In other words, you could fit almost all of Mauna Loa entirely within the caldera of Arsia Mons.

The image on the right above is the master index, annotated by me to show the area covered by each image. The images can accessed individually below.

The second and sixth images focus on the gigantic collapse features on the volcano’s northeastern slope. The ninth image focuses on the similar collapse features on the southwestern slope. All align with similar collapse features on all three aligned volcanoes. From the second image:

The three large aligned Tharsis volcanoes are Arsia Mons, Pavonis Mons and Ascreaus Mons (from south to north). There are collapse features on all three volcanoes, on the southwestern and northeastern flanks. This alignment may indicate a large fracture/vent system was responsible for the eruptions that formed all three volcanoes.

Earlier research has also shown that many of the pit craters in this area also align along this fracture zone, running from northeast to southwest. To continue the quote from the second image:

The flows of originating from Arsia Mons are thought to be the youngest of the region. This VIS image shows part of the northeastern flank of Arsia Mons. The scalloped depression are most likely created by collapse of the roof of lava tubes. Lava tubes originate during eruption event, when the margins of a flow harden around a still flowing lava stream. When an eruption ends these can become hollow tubes within the flow. With time, the roof of the tube may collapse into the empty space below. The tubes are linear, so the collapse of the roof creates a linear depression.

Some of the features in the ninth image might resemble craters, but almost certainly were not caused by impact but by lava flows leaving voids below and the ceilings collapsing into those voids. The overall northeast to southwest alignment of the fracture line as well as the three giant volcanoes themselves indicates a larger scale geological feature that spans all three large volcanoes and is likely the root cause for their existence.

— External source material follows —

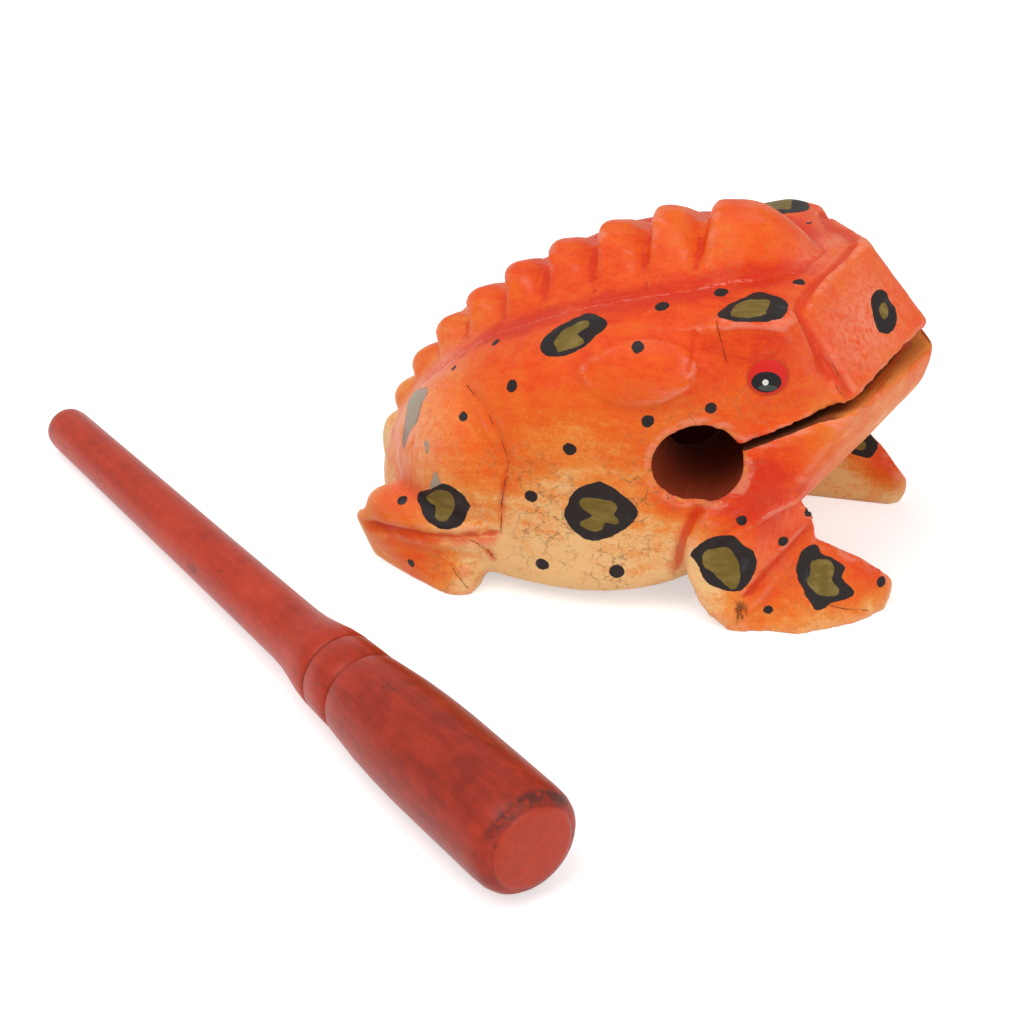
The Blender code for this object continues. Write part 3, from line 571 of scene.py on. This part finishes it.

The fourth and sixth images show meandering collapse features suggestive of lava tubes. Image eight has some overlap with images 2, 3, and 6, but the lighting in those areas is different so different aspects of the same features can be seen in the different images.

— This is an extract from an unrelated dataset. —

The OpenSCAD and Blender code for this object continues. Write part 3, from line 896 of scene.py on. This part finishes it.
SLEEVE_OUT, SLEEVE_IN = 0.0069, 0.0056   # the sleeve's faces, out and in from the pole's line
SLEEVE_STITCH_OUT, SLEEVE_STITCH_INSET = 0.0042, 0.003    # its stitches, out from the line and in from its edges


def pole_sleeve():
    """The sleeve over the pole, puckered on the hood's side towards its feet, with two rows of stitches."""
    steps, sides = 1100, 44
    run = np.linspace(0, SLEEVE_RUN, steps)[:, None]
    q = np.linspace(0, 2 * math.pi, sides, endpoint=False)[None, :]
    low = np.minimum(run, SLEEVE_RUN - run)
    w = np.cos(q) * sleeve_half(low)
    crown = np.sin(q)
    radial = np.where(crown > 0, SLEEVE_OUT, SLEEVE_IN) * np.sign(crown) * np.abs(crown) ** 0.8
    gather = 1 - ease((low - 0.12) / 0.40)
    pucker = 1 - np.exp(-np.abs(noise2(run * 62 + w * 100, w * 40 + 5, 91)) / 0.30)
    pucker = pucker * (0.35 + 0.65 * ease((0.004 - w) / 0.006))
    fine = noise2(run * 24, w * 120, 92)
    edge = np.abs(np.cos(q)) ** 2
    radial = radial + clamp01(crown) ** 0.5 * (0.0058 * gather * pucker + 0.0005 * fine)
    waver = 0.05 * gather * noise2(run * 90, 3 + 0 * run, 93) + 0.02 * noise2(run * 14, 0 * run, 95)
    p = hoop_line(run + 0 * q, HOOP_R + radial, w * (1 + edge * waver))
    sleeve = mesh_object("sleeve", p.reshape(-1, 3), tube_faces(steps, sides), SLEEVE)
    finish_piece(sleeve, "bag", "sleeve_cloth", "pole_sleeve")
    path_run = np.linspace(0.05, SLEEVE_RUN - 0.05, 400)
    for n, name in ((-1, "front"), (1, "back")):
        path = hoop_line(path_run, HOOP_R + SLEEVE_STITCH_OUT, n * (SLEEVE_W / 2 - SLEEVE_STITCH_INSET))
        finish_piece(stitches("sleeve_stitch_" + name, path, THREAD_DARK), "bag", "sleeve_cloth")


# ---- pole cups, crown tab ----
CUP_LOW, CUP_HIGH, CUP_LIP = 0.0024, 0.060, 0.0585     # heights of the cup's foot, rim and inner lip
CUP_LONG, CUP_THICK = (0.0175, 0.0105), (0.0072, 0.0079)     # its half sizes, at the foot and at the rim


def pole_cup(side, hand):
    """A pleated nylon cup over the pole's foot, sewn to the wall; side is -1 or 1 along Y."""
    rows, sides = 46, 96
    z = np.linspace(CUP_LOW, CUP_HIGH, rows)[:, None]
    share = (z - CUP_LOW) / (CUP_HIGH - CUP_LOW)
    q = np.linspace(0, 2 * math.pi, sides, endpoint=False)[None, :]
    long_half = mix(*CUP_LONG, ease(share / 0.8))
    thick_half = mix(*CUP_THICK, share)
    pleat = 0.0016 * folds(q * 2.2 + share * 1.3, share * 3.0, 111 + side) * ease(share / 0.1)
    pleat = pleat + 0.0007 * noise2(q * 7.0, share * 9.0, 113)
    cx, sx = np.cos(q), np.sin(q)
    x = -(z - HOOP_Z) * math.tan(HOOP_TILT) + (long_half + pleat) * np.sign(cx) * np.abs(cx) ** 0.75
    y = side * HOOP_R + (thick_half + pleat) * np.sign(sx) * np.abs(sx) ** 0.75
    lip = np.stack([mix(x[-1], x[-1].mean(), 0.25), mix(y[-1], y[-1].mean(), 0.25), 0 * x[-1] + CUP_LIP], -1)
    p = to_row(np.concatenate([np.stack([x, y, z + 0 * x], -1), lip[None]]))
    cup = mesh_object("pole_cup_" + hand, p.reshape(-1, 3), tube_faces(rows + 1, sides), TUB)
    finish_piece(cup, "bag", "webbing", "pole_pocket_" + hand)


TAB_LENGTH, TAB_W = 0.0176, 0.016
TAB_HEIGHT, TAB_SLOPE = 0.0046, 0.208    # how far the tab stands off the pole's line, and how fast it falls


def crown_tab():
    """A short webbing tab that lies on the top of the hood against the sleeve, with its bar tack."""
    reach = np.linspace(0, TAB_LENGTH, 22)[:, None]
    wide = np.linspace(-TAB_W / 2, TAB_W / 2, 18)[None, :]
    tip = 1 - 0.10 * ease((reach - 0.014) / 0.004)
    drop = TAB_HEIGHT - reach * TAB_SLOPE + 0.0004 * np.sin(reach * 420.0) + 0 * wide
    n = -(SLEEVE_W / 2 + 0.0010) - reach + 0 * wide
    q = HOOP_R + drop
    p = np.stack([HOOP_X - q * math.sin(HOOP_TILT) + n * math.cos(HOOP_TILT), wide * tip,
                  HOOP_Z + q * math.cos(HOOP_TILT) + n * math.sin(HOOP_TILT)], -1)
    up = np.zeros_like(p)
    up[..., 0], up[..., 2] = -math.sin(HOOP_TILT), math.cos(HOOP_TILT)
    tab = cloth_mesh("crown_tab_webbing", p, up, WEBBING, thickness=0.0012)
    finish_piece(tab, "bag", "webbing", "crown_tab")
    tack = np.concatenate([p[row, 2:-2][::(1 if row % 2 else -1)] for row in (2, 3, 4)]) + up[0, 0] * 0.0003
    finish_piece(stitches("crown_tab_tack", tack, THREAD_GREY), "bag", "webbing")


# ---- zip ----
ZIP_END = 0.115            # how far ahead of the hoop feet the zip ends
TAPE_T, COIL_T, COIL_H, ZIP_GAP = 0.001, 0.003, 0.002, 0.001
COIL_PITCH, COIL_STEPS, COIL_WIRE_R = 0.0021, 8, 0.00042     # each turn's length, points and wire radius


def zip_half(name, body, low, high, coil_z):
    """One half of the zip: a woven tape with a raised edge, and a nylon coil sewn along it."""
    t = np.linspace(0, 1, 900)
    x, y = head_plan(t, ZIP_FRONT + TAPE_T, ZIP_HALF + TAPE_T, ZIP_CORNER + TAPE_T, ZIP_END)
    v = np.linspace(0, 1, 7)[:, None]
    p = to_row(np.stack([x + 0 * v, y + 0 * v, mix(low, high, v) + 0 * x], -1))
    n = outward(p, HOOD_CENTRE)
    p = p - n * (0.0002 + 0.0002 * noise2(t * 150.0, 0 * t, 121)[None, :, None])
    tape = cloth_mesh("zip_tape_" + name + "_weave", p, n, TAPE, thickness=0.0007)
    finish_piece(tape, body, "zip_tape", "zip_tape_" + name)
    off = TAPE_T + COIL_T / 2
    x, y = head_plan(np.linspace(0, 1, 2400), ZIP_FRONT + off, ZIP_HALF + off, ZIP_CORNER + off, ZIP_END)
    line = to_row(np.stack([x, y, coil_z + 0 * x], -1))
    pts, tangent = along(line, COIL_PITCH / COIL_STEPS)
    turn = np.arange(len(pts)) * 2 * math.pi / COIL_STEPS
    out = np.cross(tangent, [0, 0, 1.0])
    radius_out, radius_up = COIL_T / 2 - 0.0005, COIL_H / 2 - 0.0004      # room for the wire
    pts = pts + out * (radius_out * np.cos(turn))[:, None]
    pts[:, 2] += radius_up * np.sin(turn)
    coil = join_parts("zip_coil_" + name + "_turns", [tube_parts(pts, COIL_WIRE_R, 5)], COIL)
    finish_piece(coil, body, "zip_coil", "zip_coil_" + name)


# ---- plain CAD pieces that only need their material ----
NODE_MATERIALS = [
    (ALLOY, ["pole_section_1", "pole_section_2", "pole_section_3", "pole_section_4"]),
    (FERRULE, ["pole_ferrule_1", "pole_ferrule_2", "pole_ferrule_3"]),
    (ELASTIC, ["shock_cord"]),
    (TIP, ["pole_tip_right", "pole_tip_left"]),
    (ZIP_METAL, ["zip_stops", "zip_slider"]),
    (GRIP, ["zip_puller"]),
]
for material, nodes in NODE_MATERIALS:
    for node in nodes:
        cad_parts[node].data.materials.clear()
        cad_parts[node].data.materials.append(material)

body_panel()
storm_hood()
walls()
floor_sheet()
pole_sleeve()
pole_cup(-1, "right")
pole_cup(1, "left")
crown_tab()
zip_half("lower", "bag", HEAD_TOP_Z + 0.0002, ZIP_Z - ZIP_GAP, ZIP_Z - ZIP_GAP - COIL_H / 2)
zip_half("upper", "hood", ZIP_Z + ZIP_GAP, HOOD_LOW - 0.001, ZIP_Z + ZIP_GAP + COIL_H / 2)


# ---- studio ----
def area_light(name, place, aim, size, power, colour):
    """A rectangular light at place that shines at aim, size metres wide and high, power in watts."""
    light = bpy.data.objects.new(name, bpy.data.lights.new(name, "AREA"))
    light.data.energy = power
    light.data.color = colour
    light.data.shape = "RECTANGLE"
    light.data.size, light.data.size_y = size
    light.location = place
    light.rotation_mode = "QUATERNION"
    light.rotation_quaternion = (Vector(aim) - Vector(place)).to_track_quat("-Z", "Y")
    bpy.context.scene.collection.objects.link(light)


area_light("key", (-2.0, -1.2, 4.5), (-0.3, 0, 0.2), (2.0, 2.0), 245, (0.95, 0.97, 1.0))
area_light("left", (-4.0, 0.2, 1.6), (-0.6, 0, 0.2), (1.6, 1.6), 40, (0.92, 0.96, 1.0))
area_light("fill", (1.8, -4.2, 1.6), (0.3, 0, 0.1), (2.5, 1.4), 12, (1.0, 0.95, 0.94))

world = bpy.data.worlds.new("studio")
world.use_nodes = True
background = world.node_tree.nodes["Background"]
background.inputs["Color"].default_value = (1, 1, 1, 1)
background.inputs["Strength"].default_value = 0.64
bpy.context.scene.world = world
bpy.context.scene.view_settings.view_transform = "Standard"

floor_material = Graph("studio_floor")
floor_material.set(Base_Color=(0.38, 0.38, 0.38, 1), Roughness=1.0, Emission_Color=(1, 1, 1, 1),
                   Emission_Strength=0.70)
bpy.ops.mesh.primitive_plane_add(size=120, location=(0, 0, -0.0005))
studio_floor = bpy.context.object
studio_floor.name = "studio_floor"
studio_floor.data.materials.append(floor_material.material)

My big disappointment about this series of images is that they did not choose to feature any on Arsia Mons’ western slopes, the area where geology suggests past glacial activity and where water clouds are routinely seen. That area might have frozen water trapped inside its lava tubes, and mapping in detail any likely entrances to me seems a priority for future research and colonization. Moreover, it appears we have so far not found a lot of cave entrances in this area, so taking a closer look makes even more sense.

At the same time, these images all reveal collapse feature and evidence of lava tubes, all of which could have trapped water ice. Take a look at them all. You will find yourself wanting to go there to get a closer look. The images also suggest that this entire volcanic region is going to become a major water mining area when the settlement of Mars begins, even if the colonies themselves end up getting built elsewhere.